4. Be humble. Many of us worked hard to get to where we are. We spent years at school, studied hard for exams and laboured endlessly to reach our current position. But servicing customers, be they internal or external, requires humility. If you want to be truly valuable to your customers, you have to remember one thing: It’s not about you. It’s about them. Because at the end of the day, your customers don’t really care how good you are. All they care about is how good they’re going to be when you’re done with them.

5. Be proactive. Remember your first month on the job? Remember how many things didn’t make sense? How many things were done “because that’s how we’ve always done them…”? Then a few weeks pass. You got used to doing things “the way they were always done” and stopped asking questions. Big mistake. One of the first things an outsourcing firm like Genpact does when it takes over a business process is look at what other departments in your company are trying to achieve and suggest a better way to do it. But you don’t have to wait for an outsourcer like Genpact to make things better. If you want to add real value to your organization, start asking your internal customers what their business objectives are and find a way to short-circuit the system – delivering better results at a fraction of the time and the money – before someone like Genpact does.

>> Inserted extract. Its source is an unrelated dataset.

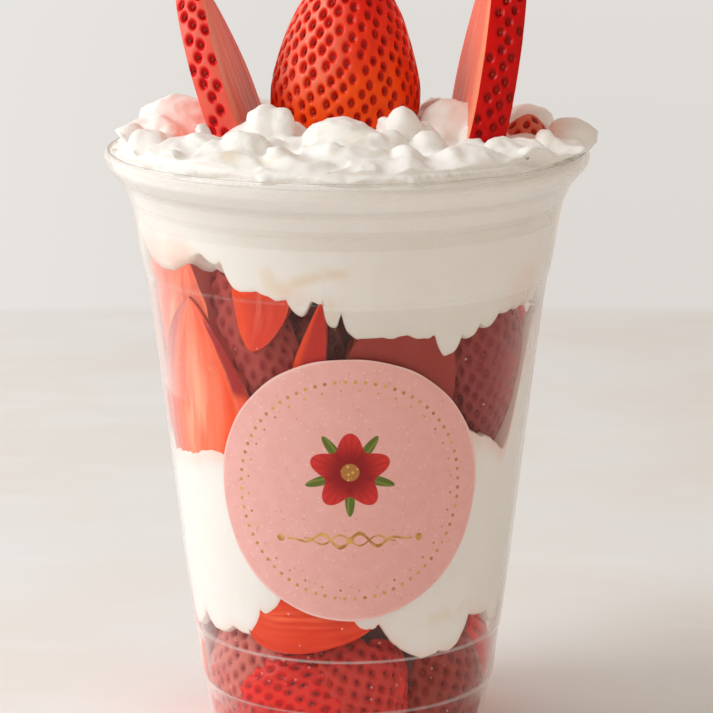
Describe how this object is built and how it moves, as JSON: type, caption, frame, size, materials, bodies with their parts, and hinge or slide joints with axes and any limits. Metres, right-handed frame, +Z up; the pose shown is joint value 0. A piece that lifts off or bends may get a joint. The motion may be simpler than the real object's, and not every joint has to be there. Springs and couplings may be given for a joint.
{
  "type": "cup of strawberries and cream",
  "caption": "Clear tapered plastic cup with a rolled lip and a round label, filled with layers of cut strawberries and whipped cream, with strawberries standing in the cream on top.",
  "frame": {"origin": "centre of the cup's flat base, on the surface it stands on", "axes": "+Z up along the cup's axis; -Y is the front, with the label; +X is to the right seen from the front"},
  "size_m": [0.1001, 0.0984, 0.1618],
  "materials": {
    "clear_plastic": "clear, glossy, slightly wavy",
    "label_paper": "matte speckled pink paper with a gold print",
    "whipped_cream": "soft, slightly glossy cream",
    "cut_strawberries": "wet cut faces and seeded skins",
    "strawberry": "glossy dimpled skin with seeds; cut faces moist"
  },
  "bodies": {
    "root": {"cup": "clear_plastic", "label": "label_paper", "berries_lower": "cut_strawberries", "cream_middle": "whipped_cream", "berries_upper": "cut_strawberries", "cream_top": "whipped_cream", "berry_centre": "strawberry", "slice_left": "strawberry", "slice_right": "strawberry", "berry_rear": "strawberry"}
  },
  "joints": []
}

6. Be effective. The economics of offshoring are hard to beat. It costs 40% less to run a finance operation in India than it does in Western Europe. So how do you compete with an operation that is so much more efficient than yours? You don’t! Instead of trying to be more efficient than the competition, focus your energy on becoming more effective. Effective people do the right thing. Efficient people do things right. Effective people maximize growth. Efficient people minimize waste. Effective people get promoted. Efficient people get offshored.

7. Be prepared. Five years ago, offshoring mostly meant drilling for oil in the sea. Today it could mean your job. Five years from now, your company will be facing new challenges and opportunities. It only makes sense that the same will be true of you. But change rarely happens in one day. More than often it evolves gradually. The problem is that most of us are too focused on what happens inside our companies to see this change happening. But if you want to ensure that you’re not caught by surprise, make it a habit to see what the world looks like outside your company and even outside your industry. As the science fiction author William Gibson once said, “the future is here, it’s just not evenly distributed.”

Adding more value to your organization than anyone else is not easy. It requires the ability to understand what your customers, internal and external, are looking for, and then to serve them well, consistently. But even if you do all of the above, someone higher up in the company might decide to send your job somewhere else. If you’re worried about that happening, you can always do what Steve Bigari, the McDonald’s franchise owner, did. Bigari spent six years looking for a way to outsource order-taking at his restaurants. When he couldn’t find anyone to do it, he built his own call centre, which now offers out sourced order-taking to scores of other McDonald’s restaurants.